Russia, China highlighted as severe threats to US in new defense strategy report

Other major threats detailed in the 80-page report included Iran, North Korea and several violent extremist organizations.

The Pentagon, headquarters of the US Department of Defense, taken September 2018 (photo credit: Wikimedia Commons)
The Pentagon, headquarters of the US Department of Defense, taken September 2018
(photo credit: Wikimedia Commons)

The US Department of Defense considers both Russia and China to be the most significant threats currently faced by the US, according to a congressionally-mandated report of the country's national defense strategy, released earlier this week.

Within the report, the DoD examined both the national Nuclear Posture Review (NPR) and the Missile Defense Review (MDR). The findings will determine the nation's next steps in defending US interests, both on the home front and abroad, and will set the tone for US strategic defense methods over the coming year.

In particular, the current Russian threat to the global community has been at the forefront of America's foreign interest, as well as the People's Republic of China. Both countries were directly listed as the two most significant threats to the US home front, with missile and cyber attacks being highlighted as threats to look out for.

Why is Russia considered a significant threat?

According to the report, Russia is highlighted as a key component in strategy due to the threat posed by the ongoing war with Ukraine and its annexation of Ukrainian territory.

"Contemptuous of its neighbors' independence, Russia's government seeks to use force to impose border changes and to reimpose an imperial sphere of influence," the report summarizes.

"Its extensive track record of territorial aggression includes the escalation of its brutal, unprovoked war against Ukraine. Although its leaders' political and military actions intended to fracture NATO have backfired dramatically, the goal remains. Russia presents serious, continuing risks in key areas."

 US air defense system with components from Israel's Iron Dome. (credit: DEFENSE MINISTRY) US air defense system with components from Israel's Iron Dome. (credit: DEFENSE MINISTRY)
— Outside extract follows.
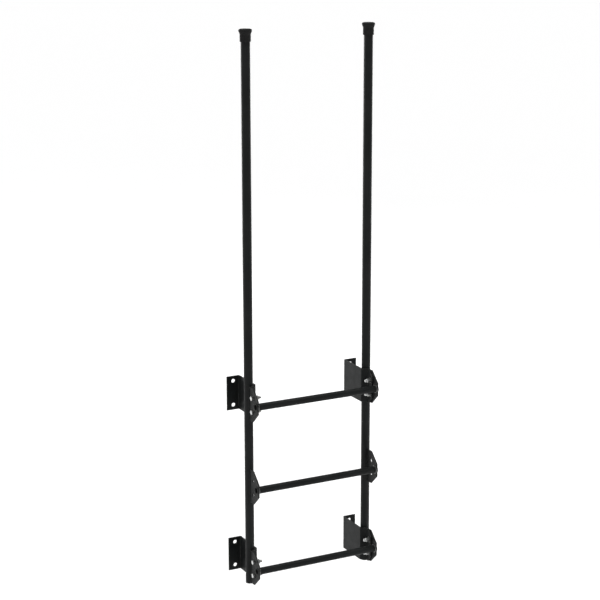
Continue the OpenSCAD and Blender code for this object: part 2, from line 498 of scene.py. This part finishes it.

Other major threats detailed in the 80-page report included Iran, North Korea, and several violent extremist organizations.

The report found that while "Al-Qa'ida, Islamic State in Iraq and Syria (ISIS), and their affiliates have had their capabilities degraded," the groups may nevertheless "be able to reconstitute them in short order, which will require monitoring indications and warning against the VEO [Violent Extremist Organization] threat."

The strategy outlined in the report listed "continued relationship building" as a vital way to defend against these threats, as well as deterrence efforts. It also highlighted several methods of force planning, from lethal models to the nuclear approach. 

Changes coming to the US nuclear weapons systems

The Nuclear Posture Review (NPR) highlighted the Defense Department's priorities and the major decisions that had been made. Some of these decisions included:

  • Eliminating “hedge against an uncertain future” as a formal role of nuclear weapons.
  • Affirming full-scope Triad [air, land and sea nuclear weapon capability] replacement and other nuclear modernization programs.
  • Retiring the B83-1 gravity bomb.
  • Cancelling the nuclear-armed Sea-Launched Cruise Missile (SLCM-N) program. 

The decision to retire the B83-1 gravity bomb comes as the newer, upgraded version of the bomb is expected to be ready by December and will then be prepared for use.

However, the upgraded B61-12 air-dropped gravity bomb will be under NATO review before implementation, according to a report from Politico.